WaMu already had problems when Rotella was hired. Although it was boom times in the mortgage industry, WaMu's profits and stock had languished for years because of a litany of issues: customer-service problems, losses on derivative investments and poorly executed mortgage acquisitions that left the bank with high operating costs and disparate computer systems.
Rotella was brought in to fix those problems. Killinger gave up the title of president but remained chairman and CEO.
Under Rotella, supporters say, WaMu deliberately pulled back on conventional and subprime mortgages.
Its market share in both categories fell every year Rotella was there, according to the research firm Inside Mortgage Finance.
Still, Rotella's critics say he was more interested in sales than caution.
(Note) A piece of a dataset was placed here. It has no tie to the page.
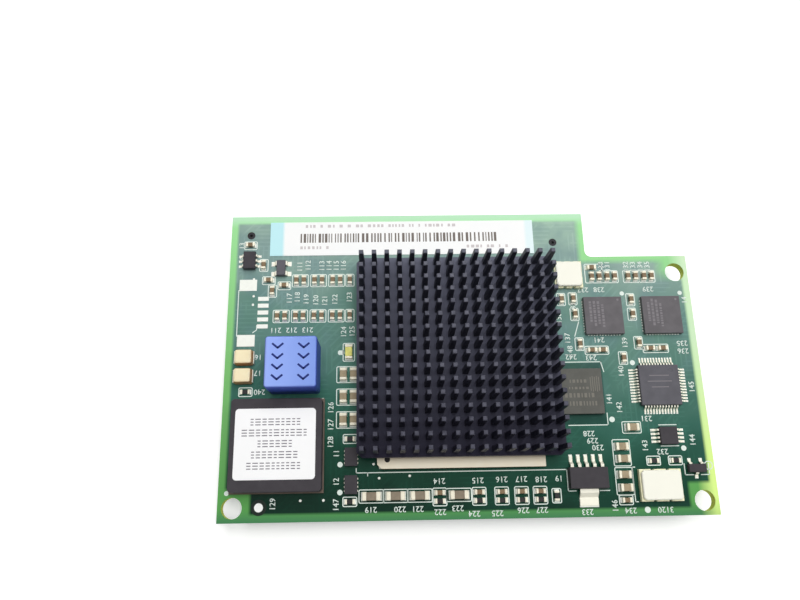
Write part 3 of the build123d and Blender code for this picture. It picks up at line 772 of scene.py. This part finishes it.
def transceiver_terminals():
    """The row of soldered terminals along each side of the flat packages."""
    bm = bmesh.new()
    terminals, pitch, width, rise, proud, buried, toe = 12, 0.5, 0.24, 0.2, 0.12, 0.05, 0.04
    for low, high in solids("transceiver_bodies"):
        centre = (low + high) / 2
        half = (high.x - low.x) / 2
        for quarter in range(4):
            turn = Matrix.Translation((centre.x, centre.y, board_top)) @ Matrix.Rotation(
                math.radians(90 * quarter), 4, "Z")
            for i in range(terminals):
                offset = (i - (terminals - 1) / 2) * pitch
                part = bmesh.new()
                start = half - buried * MM
                corners = block(part, Vector((start, (offset - width / 2) * MM, 0.0)),
                                Vector((half + proud * MM, (offset + width / 2) * MM, rise * MM)))
                for corner in corners:
                    if corner.co.x > half and corner.co.z > 0.5 * rise * MM:
                        corner.co.z = toe * MM
                join(bm, part, turn)
    new_piece("transceiver_terminals", bm, looks["solder"], "solder")


def board_print():
    """White outlines, lines and dots on the board."""
    bm = bmesh.new()
    small = [outline for kind in ("coupling_capacitor", "bypass_capacitor", "resistor", "status_light")
             for outline in chip_outlines(kind)]
    large = chip_outlines("bulk_capacitor") + chip_outlines("ferrite")
    # Chips of one frame are nearer than the gap; the frame stands off their ends and their sides
    for outlines, gap, beyond, beside in ((small, 0.62, 0.42, 0.42), (large, 0.9, 0.62, 0.42)):
        for low, high in close_groups(outlines, gap):
            x0, y0 = board_place(low.x, low.y)
            x1, y1 = board_place(high.x, high.y)
            along_x = x1 - x0 > y1 - y0
            margin_x, margin_y = (beyond, beside) if along_x else (beside, beyond)
            print_box(bm, x0 - margin_x, y0 - margin_y, x1 + margin_x, y1 + margin_y)
    # Corners of each line, in millimetres on the board
    lines = [
        ((1.8, 31.4), (1.8, 39.8)),
        ((22.8, 8.4), (22.8, 7.7), (58.0, 7.7), (58.0, 4.2), (59.3, 4.2)),
        ((24.7, 7.7), (24.7, 7.2)),
        ((63.3, 4.2), (64.9, 4.2)),
        ((58.8, 25.95), (65.5, 25.95), (65.9, 24.2)),
        ((59.0, 15.0), (65.75, 15.0), (65.75, 17.0)),
        ((74.4, 14.85), (77.4, 14.85)),
        ((74.4, 11.3), (77.4, 11.3)),
        ((69.5, 2.3), (69.05, 2.3), (69.05, 7.9), (69.5, 7.9)),
        ((77.9, 8.3), (77.9, 6.5), (79.3, 6.5)),
        ((80.6, 6.5), (82.0, 6.5), (82.0, 8.3)),
        ((62.3, 33.2), (61.4, 30.6)),
        ((23.1, 28.0), (23.1, 40.0)),
        ((5.25, 33.3), (5.25, 32.5)),
        ((5.15, 32.4), (4.6, 32.0)),
    ]
    for points in lines:
        print_line(bm, points)
    # Place and diameter of each dot
    dots = [(20.1, 9.1, 0.9), (20.1, 4.6, 0.9), (66.5, 15.9, 0.95), (71.1, 25.7, 0.9), (78.2, 10.9, 0.9),
            (70.6, 38.4, 0.8), (81.1, 38.4, 0.8), (70.9, 1.0, 1.0), (1.45, 4.75, 0.8)]
    for dot in dots:
        print_dot(bm, *dot)
    print_ring(bm, 82.0, 8.0, 1.5)
    print_bar(bm, 17.1, 19.9, 0.3, 0.8)
    print_bar(bm, 20.15, 28.2, 1.1, 0.8, 0.2)
    ink_piece("board_print", bm, white_ink, "white_label")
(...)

At the end of 2007, more than 56 percent of WaMu's loan portfolio still consisted of option ARMs, home-equity and subprime loans — all considered risky categories. Option ARM mortgages — which allow customers to pay so little that their balance could rise instead of falling — were being made by the thrift as recently as last spring.
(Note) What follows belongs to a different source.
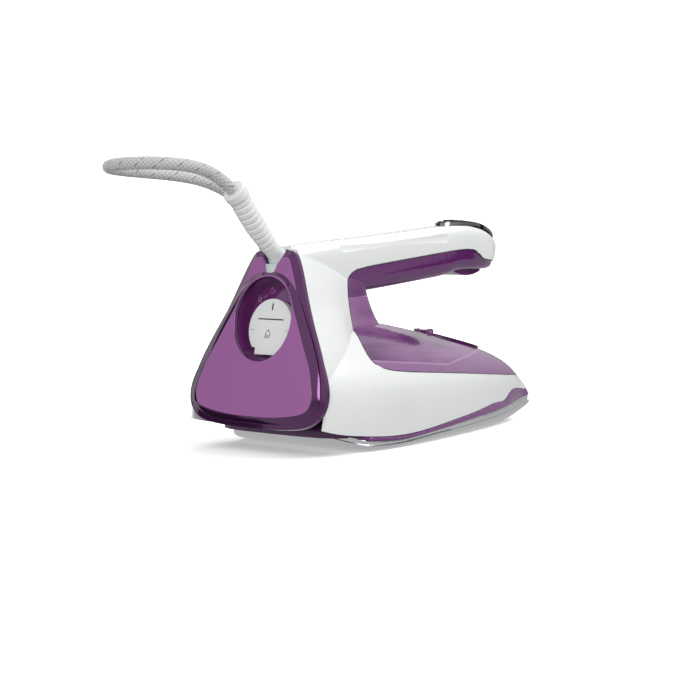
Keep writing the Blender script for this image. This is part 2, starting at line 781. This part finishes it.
class IRON_OT_lead(bpy.types.Operator):
    """Lay the braided lead from the boot to the coil and the plug"""

    bl_idname = "iron.lead"
    bl_label = "Lead"

    def execute(self, context):
        sizes, colours = context.scene.iron_sizes, context.scene.iron_colours
        points = lead_points(sizes)
        line = as_mesh(nurbs("lead_line", points, along=6), "lead_line")
        bpy.data.meshes.remove(line)
        tube = as_mesh(nurbs("lead_tube", points, sizes.cord_diameter / 2, around=3, along=6), "lead")
        if "UVMap" not in tube.uv_layers:
            raise RuntimeError("the lead's tube has no map for its braid")
        for polygon in tube.polygons:
            polygon.use_smooth = True
        lead = add_object("lead_braided", tube, braid_finish(colours, sizes), "lead")
        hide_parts("power_cord", "cord_coil", "cord_tail")
        plug = ["plug_body", "plug_pin_left", "plug_pin_right"]
        dress("plug_body", moulded("plug_white", tone(226, 228, 228), 0.4, grain=0.00005))
        pins = metal("plug_nickel", (0.72, 0.71, 0.68), 0.18, (1, 1, 1))
        for name in plug[1:]:
            dress(name, pins)
        boot = rubber("boot_white", tone(232, 234, 233), 0.42)
        dress("cord_boot", boot)
        ball = rubber("ball_grey", tone(206, 214, 216), 0.38)
        dress("lead_ball", ball)
        dress("ball_socket", ball)
        return {"FINISHED"}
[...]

When Rotella arrived after leading JPMorgan's residential-lending business, WaMu had been making subprime and other risky loans for years.
Even then, people in its credit-risk department, which controls how tight or loose lending standards are, thought WaMu's mortgage business focused too much on driving sales and not enough on limiting risks, said two former executives.
They had just begun to overhaul that area, adding more controls to the appraisal process, improving loan underwriting standards and creating more realistic mortgage pricing. Within weeks of his arrival, Rotella halted that overhaul."It was abandoned," said one executive. "The part that was supposed to reverse risk was reversed."
According to yet another longtime executive, Rotella became involved more than most top bank executives when the mortgage sales staff complained about applications that were declined.
More than once, Rotella pressured credit officers to reverse their decisions, this executive said. "Steve Rotella created a culture of fear."
While Rotella pushed for sales, former executives said, the credit-risk department that was supposed to balance that impulse was in disarray.
WaMu had five chief credit officers during the less than four years Rotella was at the bank.
Insiders who cautioned that WaMu needed to pay more attention to risk were "looked at as heretics for talking about the need for better disclosures and concerns about option ARMs" and other high-risk mortgages, one former executive said.
According to another former executive, Rotella hassled the bank's internal reviewers, whose job was to make sure WaMu followed its own policies on lending, deposit accounts and other matters, and to report problems to top executives and the board.
"Most presidents say thanks for bringing this to my attention, we're going to fix this fast," he said.
With Rotella, "these people had to have a very thick skin. He would say, 'You need to be better qualified, you're wrong.' "
There is a natural tension between sales and credit risk at a bank and "the role of the board and also the CEO is to balance those forces," said Bill Longbrake, WaMu's longtime chief financial officer, who retired from that job in 2002 but continued until Sept. 1 as vice chairman, though he was not a board member.
He wasn't one of the former executives who spoke anonymously and does not blame Rotella specifically for WaMu's demise.
"Rotella's background was as a salesperson, and he had a built-in bias based on that experience not to be very happy about people throwing up roadblocks to getting additional sales," Longbrake said.
He said he warned executives and the board that the industry's lending standards had gotten too loose.
"The whole market accepted 'stated income,' and there were quips about those being liars' loans, but everybody did it. Nobody was paying attention," Longbrake said. "WaMu's great sin was following the herd and doing what the rest of the market was doing."
Several former executives say they told Killinger about their issues with Rotella, but that the CEO's instinct to avoid conflict kept him from doing anything.
When Killinger heard criticism about his No. 2, "it was always, 'Steve's a good guy,' " said one former executive.
Killinger appeared to trust Rotella to oversee WaMu's daily operations while he focused on strategy and oversaw "control" functions like risk management, legal and technology.
People who place more blame on Rotella acknowledge that he reported to Killinger, who was at WaMu's helm. They blame Killinger mostly for inaction.
"He should have stepped in and said, 'stop,' but he didn't," said one former executive.